I thought I wore a lot of hats.

I spent time visiting with Senator Mike Dmitrich and Representatives Brad King, Darin Peterson and Bradley Johnson representing districts 67, 69 and 70. In addition, I also met Olene Walker, Utah's first woman Governor.

I have to admit that this was only my second trip to Utah's capital and it was an eye opening day. First of all it was crowded. Hundreds of children from throughout Utah paraded through the Senate chambers and halls. They learned how a bill becomes law and how the state is led. Besides the endless lines of lobbyists and constituents Friday was also the day the Utah Realtors visited the hill. Members of the Navajo tribe were in attendance, along with hundreds of members of the PTA groups.

Budgeting still appears to be the biggest issue in the legislature, although the day I was there the business was centered around transportation issues and the hot topic was education. I listened to testimony from the Navajo tribe on how the "No Child Left Behind" is going to be devastating to the tribe. Other bills around education included a resolution to transfer credits among higher education institutions.

Besides all their work on the bills, hearings, readings and committee meetings our legislators had a steady stream of visitors. They were calm and gracious as they handled one group at a time and ran back and forth between their offices, the halls, the senate or house floors to cast their votes. There were times that it all resembled a three-ringed circus and every act was played out perfectly.
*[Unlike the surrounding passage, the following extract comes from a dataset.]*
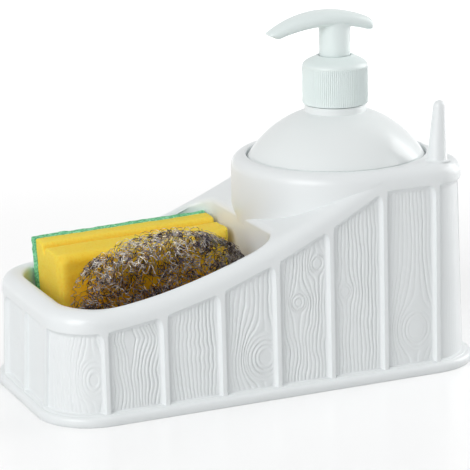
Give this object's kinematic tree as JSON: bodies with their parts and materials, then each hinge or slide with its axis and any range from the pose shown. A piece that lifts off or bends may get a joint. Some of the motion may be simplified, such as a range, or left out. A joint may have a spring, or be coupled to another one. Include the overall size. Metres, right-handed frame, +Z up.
{
  "type": "soap pump caddy",
  "caption": "White moulded caddy with wood-look board panels, a round bottle with a lotion pump in a tall housing, and a low open well that holds a sponge and a wire scourer.",
  "frame": {"origin": "centre of the base flange's underside, on the surface that the caddy stands on", "axes": "+X from the sponge well towards the bottle housing, +Y towards the back, +Z up along the pump's axis"},
  "size_m": [0.232, 0.1132, 0.1781],
  "materials": {
    "white_moulding": "gloss",
    "white_bottle": "gloss",
    "white_pump": "gloss",
    "natural_plastic": "satin",
    "steel": "satin",
    "yellow_foam": "matte",
    "green_fibre": "matte",
    "steel_wool": "satin"
  },
  "bodies": {
    "caddy": {"caddy_body": "white_moulding"},
    "bottle_shell": {"bottle": "white_bottle"},
    "pump_frame": {"pump_housing": "natural_plastic", "neck_gasket": "natural_plastic", "lock_ring": "white_pump", "dip_tube": "natural_plastic", "return_spring": "steel"},
    "screw_closure": {"closure": "white_pump"},
    "plunger": {"piston": "natural_plastic"},
    "head": {"actuator_head": "white_pump", "stem": "natural_plastic"},
    "outlet_valve": {"outlet_ball": "steel"},
    "inlet_valve": {"inlet_ball": "steel"},
    "sponge": {"sponge_foam": "yellow_foam", "scouring_pad": "green_fibre"},
    "scourer": {"wire_scourer": "steel_wool"}
  },
  "joints": [
    {"name": "bottle_lift", "type": "slide", "parent": "caddy", "child": "bottle_shell", "axis": [0, 0, 1], "range_m": [0, 0.12]},
    {"name": "pump_rise", "type": "slide", "parent": "bottle_shell", "child": "pump_frame", "axis": [0, 0, 1], "range_m": [0, 0.0064]},
    {"name": "closure_turn", "type": "hinge", "parent": "pump_frame", "child": "screw_closure", "pos_m": [0.0574, 0, 0.14], "axis": [0, 0, 1], "range_deg": [0, 545]},
    {"name": "pump_press", "type": "slide", "parent": "pump_frame", "child": "plunger", "axis": [0, 0, -1], "range_m": [0, 0.013], "stiffness_N_per_m": 700, "springref_m": -0.008, "deforming": ["return_spring"]},
    {"name": "head_turn", "type": "hinge", "parent": "plunger", "child": "head", "pos_m": [0.0574, 0, 0.165], "axis": [0, 0, 1], "continuous": true},
    {"name": "outlet_ball_lift", "type": "slide", "parent": "head", "child": "outlet_valve", "axis": [0, 0, 1], "range_m": [0, 0.0012]},
    {"name": "inlet_ball_lift", "type": "slide", "parent": "pump_frame", "child": "inlet_valve", "axis": [0, 0, 1], "range_m": [0, 0.0015]},
    {"name": "sponge_lift", "type": "slide", "parent": "caddy", "child": "sponge", "axis": [0, 0, 1], "range_m": [0, 0.08]},
    {"name": "scourer_lift", "type": "slide", "parent": "caddy", "child": "scourer", "axis": [0, 0, 1], "range_m": [0, 0.085]}
  ],
  "couplings": [
    {"joint": "closure_turn", "follows": "pump_rise", "rad_per_m": 1484.3}
  ]
}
Every geographical area is vastly different. I had a nice visit with Bradley Johnson from Emery County and the issues that surround Utah's farmers and ranchers are monumental this year. Most deal with water funding and renewable energy production. The legislators are concerned about keeping things green, through development of adequate water for agriculture, and investing in renewable energy resources on farms.

In addition to issues that seem to be so important around water, education, safety and money, there were many bills being discussed that seem to be the product of special interest groups. Included these were making cross burning a felony, giving financial incentives to couples willing to undergo counseling before marrying, and discontinuing special license plates.

I was impressed with the process and amazed at how effectively our leaders represent us. Agree or disagree with their decisions I believe it is important that we provide them direction, give them our opinions and feedback and work with them as they decide the next laws of our state.